▸ **Supplied entries**
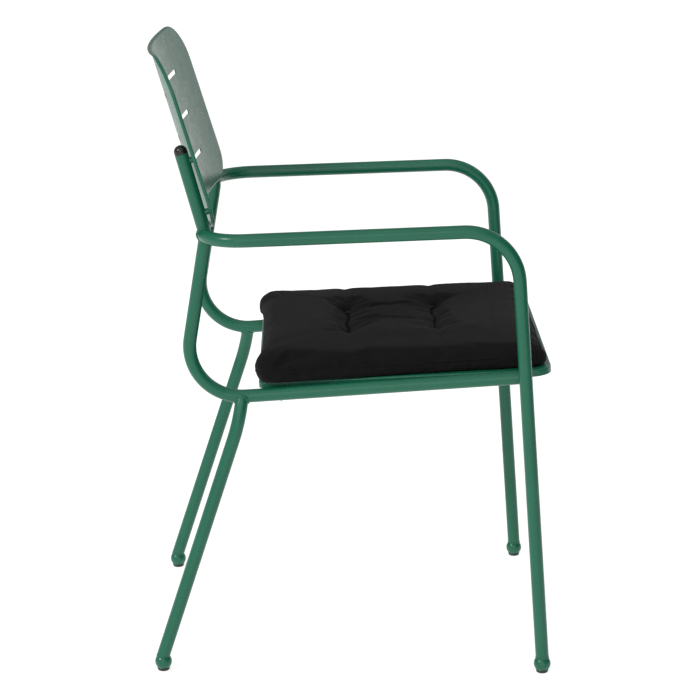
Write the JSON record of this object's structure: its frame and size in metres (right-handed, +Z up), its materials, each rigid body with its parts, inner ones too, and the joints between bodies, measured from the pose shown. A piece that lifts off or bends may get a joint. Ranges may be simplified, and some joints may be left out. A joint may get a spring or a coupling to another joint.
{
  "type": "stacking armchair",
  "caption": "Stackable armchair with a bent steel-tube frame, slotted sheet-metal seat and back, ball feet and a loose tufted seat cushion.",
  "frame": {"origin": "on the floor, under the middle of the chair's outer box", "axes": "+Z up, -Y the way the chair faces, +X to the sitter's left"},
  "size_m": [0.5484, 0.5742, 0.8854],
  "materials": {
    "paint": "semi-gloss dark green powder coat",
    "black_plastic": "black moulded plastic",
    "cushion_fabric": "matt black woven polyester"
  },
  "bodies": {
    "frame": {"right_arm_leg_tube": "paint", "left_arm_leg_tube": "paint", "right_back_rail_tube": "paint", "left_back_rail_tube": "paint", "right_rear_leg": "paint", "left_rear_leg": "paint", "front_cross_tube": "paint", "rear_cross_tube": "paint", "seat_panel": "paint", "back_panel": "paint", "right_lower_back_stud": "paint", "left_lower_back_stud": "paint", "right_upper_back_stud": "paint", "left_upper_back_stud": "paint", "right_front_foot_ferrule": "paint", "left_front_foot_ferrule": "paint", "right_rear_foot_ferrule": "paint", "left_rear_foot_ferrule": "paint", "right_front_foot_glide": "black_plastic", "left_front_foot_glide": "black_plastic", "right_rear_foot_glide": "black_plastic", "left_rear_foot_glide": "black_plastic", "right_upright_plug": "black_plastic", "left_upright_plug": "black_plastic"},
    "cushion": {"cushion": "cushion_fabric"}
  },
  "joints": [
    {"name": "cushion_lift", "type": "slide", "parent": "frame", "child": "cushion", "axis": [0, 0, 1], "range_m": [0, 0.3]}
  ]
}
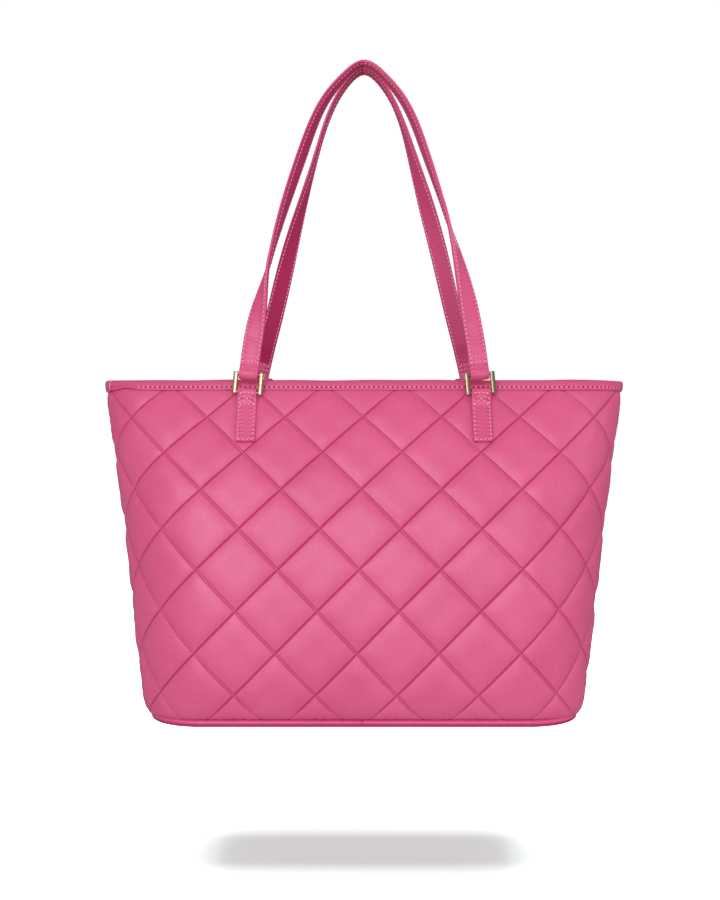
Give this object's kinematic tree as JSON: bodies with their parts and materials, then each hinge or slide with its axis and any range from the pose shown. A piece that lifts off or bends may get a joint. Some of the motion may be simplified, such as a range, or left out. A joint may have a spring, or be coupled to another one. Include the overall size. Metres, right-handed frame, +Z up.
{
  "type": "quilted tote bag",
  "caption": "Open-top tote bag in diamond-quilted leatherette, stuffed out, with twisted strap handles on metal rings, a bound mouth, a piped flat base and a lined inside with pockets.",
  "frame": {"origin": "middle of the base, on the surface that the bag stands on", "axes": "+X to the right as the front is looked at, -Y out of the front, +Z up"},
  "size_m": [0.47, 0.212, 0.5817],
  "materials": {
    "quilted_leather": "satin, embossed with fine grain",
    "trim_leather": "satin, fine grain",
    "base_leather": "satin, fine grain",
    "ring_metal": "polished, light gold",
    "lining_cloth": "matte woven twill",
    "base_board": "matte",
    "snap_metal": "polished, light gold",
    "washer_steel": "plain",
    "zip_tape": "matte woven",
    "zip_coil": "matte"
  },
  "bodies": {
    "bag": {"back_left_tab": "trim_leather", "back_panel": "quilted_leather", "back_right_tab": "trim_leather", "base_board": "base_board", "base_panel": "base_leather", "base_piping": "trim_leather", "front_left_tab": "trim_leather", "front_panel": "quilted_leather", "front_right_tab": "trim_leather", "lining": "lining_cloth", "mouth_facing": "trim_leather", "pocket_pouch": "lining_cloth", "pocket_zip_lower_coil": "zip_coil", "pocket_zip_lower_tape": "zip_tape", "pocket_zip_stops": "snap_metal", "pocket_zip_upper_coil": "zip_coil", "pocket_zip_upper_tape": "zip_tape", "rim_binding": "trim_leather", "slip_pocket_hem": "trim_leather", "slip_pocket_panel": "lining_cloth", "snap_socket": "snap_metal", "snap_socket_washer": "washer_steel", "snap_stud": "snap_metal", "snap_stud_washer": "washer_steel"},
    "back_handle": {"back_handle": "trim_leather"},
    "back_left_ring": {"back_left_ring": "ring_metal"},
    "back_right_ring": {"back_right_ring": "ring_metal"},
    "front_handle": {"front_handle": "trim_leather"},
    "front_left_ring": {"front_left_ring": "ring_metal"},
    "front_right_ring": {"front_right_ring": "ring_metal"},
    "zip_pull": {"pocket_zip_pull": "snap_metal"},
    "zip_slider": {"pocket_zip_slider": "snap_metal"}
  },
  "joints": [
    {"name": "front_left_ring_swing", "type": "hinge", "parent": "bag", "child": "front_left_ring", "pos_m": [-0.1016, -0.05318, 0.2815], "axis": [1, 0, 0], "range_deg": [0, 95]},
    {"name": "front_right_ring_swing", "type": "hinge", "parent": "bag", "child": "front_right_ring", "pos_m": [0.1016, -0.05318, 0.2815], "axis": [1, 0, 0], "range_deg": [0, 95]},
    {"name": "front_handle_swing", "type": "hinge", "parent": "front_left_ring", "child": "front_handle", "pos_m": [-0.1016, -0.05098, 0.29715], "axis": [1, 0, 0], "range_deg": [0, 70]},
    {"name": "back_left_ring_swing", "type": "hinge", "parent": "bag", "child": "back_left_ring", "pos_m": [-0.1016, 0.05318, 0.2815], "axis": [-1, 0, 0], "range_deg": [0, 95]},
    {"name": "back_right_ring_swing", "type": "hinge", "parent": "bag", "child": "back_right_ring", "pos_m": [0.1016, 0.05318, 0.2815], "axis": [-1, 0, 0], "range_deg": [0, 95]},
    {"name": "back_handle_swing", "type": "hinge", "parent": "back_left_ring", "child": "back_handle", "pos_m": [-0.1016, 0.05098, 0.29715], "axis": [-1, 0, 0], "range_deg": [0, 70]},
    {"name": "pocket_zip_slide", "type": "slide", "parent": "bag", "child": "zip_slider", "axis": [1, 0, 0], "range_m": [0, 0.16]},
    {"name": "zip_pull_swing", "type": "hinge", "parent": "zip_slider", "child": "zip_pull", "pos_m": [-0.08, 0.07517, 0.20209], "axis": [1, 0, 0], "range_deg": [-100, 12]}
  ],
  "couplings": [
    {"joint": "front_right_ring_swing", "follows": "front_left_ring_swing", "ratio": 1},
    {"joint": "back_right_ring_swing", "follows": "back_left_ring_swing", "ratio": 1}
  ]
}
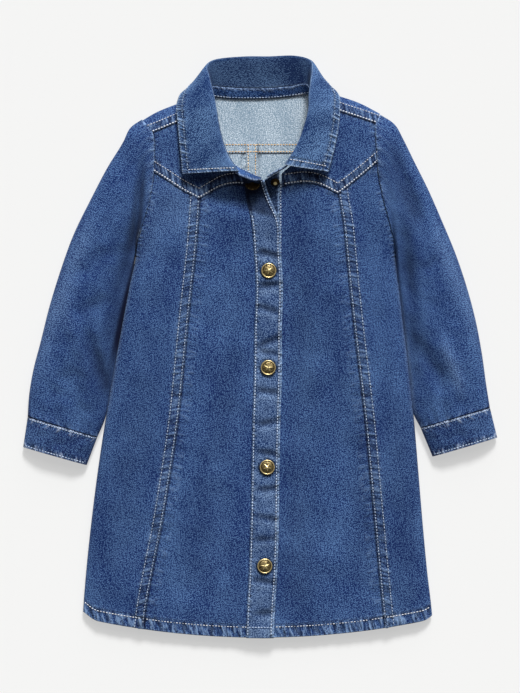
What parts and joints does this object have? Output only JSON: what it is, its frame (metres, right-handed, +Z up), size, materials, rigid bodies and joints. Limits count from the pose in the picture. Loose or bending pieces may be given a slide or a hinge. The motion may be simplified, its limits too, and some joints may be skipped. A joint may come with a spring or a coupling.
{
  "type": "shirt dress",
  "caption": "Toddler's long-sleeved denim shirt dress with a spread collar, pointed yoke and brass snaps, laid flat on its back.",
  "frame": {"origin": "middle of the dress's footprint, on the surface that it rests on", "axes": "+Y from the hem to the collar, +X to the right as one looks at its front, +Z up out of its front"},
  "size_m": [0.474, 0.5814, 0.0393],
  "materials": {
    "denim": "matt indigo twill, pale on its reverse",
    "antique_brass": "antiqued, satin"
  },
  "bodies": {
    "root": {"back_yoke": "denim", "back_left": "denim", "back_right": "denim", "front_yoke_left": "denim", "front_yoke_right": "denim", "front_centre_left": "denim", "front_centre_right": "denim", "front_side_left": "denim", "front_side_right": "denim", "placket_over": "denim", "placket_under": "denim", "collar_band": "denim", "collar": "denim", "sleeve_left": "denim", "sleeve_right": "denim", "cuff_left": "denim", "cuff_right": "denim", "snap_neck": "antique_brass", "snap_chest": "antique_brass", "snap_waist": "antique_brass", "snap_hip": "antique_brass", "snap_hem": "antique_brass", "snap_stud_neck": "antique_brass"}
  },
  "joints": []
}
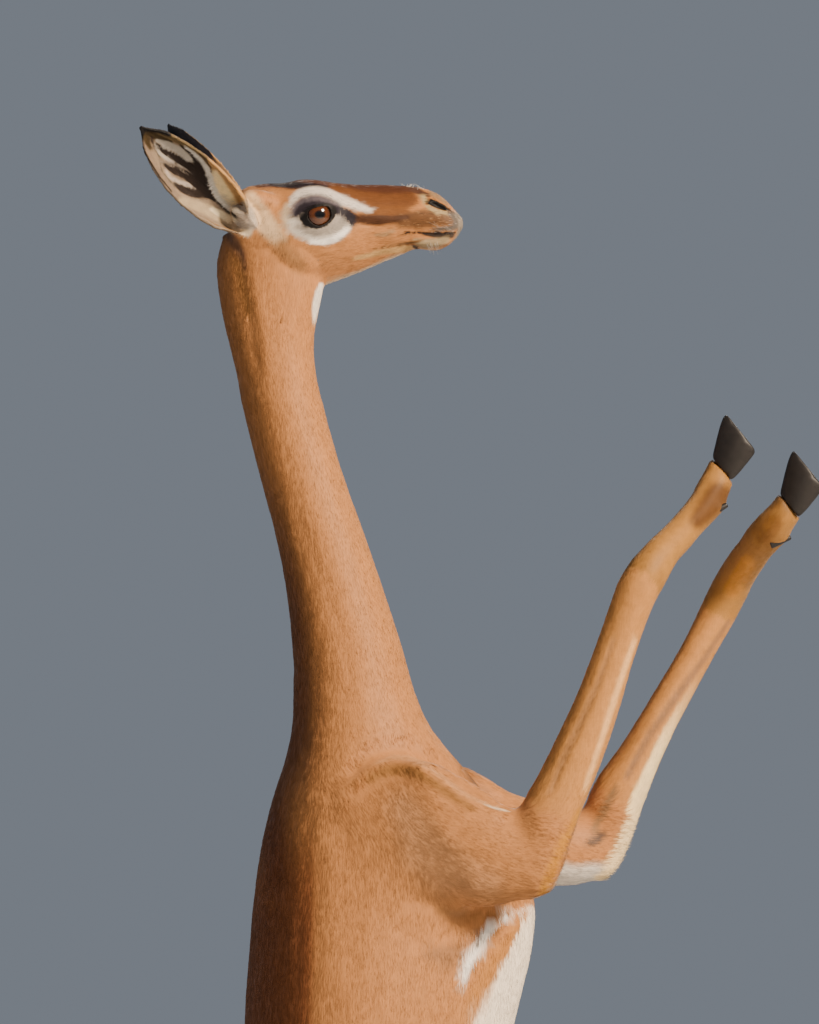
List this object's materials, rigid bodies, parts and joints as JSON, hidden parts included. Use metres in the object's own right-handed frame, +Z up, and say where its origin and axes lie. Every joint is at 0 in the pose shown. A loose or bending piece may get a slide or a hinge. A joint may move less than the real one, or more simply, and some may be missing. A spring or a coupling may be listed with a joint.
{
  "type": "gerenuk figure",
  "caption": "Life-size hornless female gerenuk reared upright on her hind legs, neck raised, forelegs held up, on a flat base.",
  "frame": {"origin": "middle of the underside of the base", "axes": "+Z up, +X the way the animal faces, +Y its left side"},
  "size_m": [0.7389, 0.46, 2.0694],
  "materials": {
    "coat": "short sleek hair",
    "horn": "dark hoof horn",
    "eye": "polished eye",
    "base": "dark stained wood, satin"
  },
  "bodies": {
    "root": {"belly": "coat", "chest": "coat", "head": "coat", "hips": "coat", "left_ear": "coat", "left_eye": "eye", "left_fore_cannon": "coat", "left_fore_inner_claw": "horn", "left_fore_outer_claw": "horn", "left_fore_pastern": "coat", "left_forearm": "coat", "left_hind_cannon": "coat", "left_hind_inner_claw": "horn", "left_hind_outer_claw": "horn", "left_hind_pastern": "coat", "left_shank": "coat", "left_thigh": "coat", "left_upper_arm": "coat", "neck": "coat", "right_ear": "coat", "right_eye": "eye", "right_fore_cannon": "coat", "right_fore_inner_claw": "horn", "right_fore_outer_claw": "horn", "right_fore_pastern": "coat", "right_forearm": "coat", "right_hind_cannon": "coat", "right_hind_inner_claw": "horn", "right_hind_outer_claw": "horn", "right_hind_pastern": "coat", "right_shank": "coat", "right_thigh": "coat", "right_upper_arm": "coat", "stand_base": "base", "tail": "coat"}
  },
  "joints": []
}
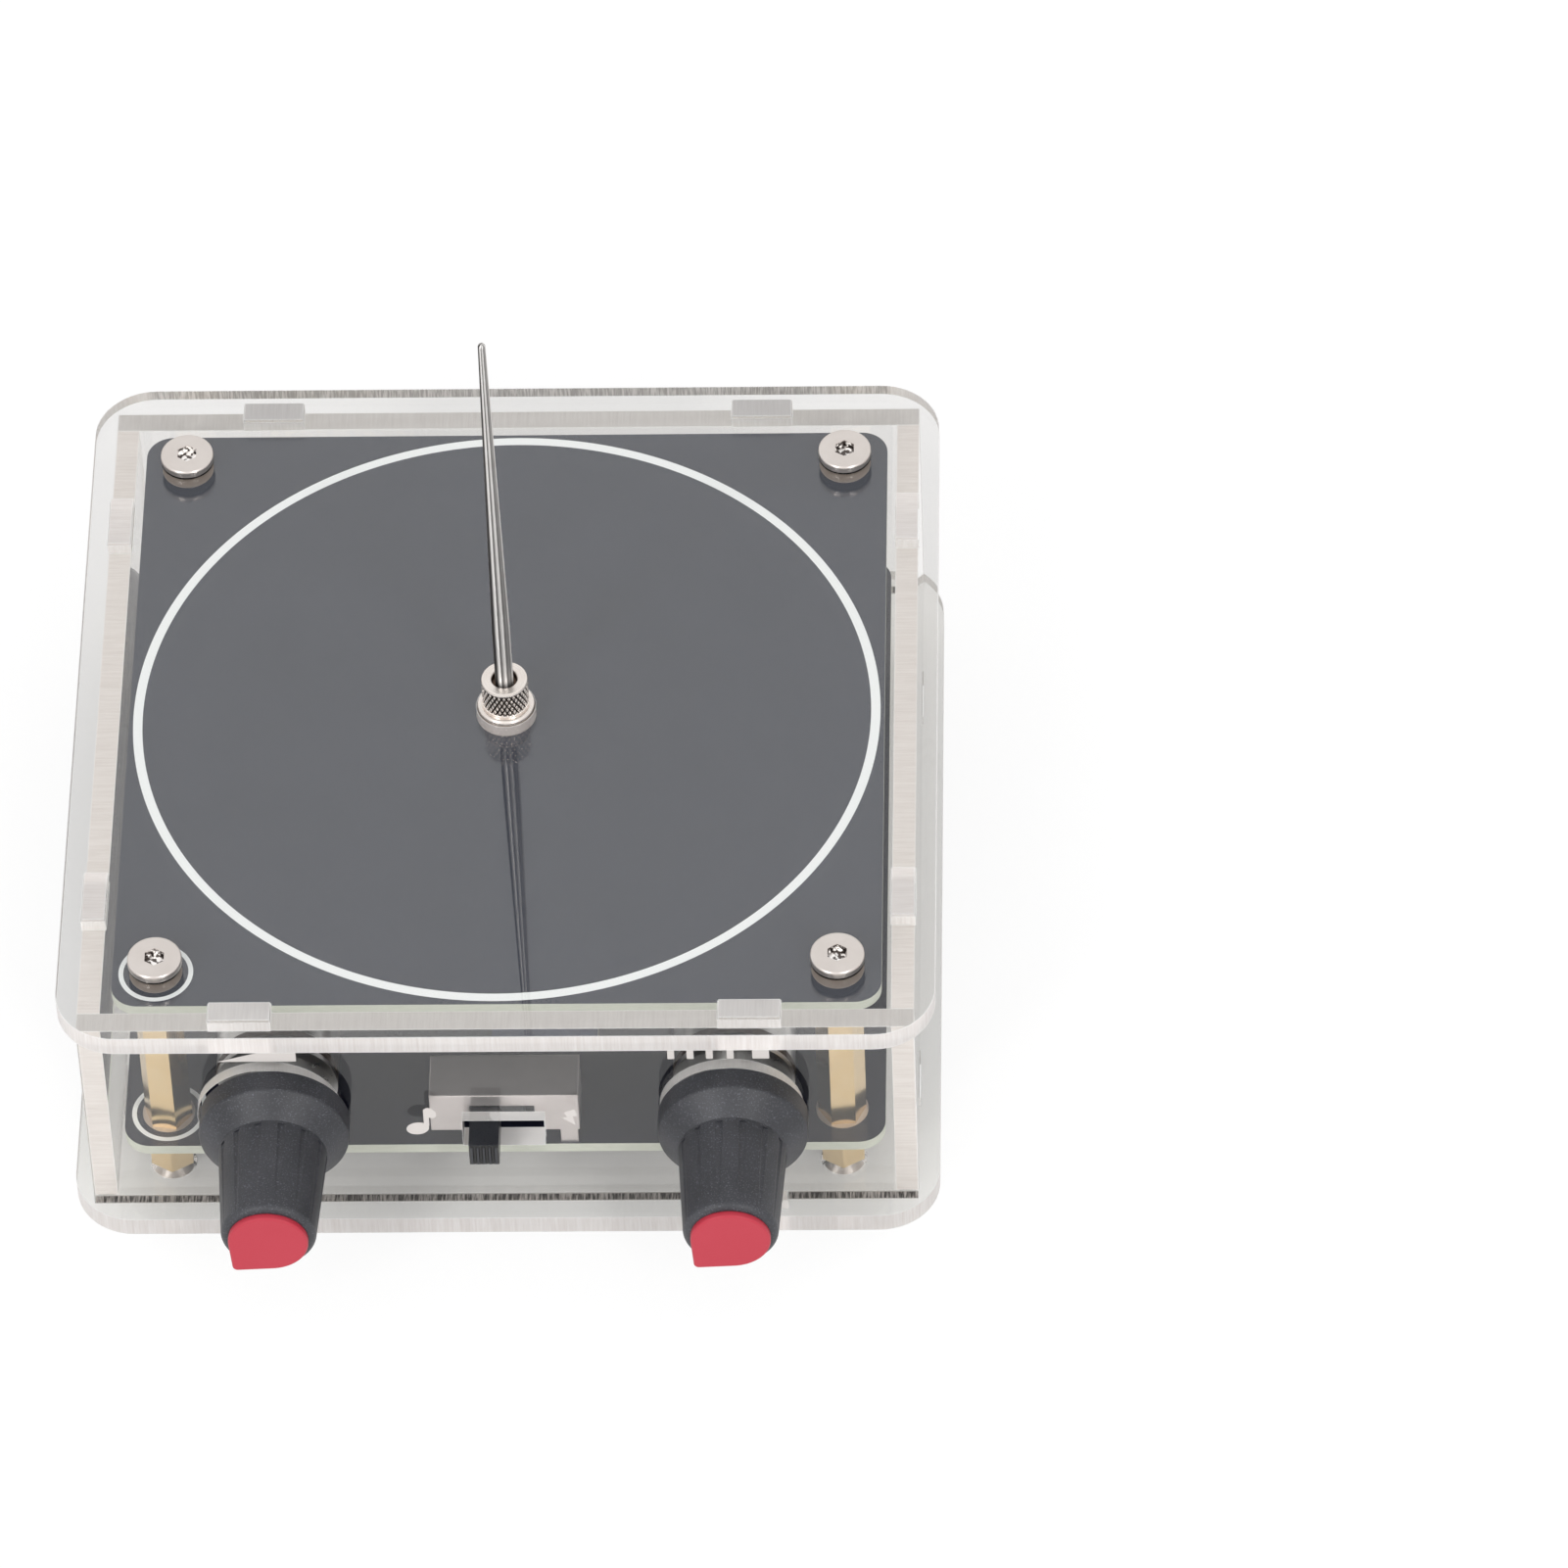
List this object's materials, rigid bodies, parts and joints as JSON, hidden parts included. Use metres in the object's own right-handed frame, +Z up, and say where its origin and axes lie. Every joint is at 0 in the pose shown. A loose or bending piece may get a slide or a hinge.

▸ **Exercise task**
Scan the records above, count the lines with "lifts" in them, and give only the number.

▸ **Task answer**
2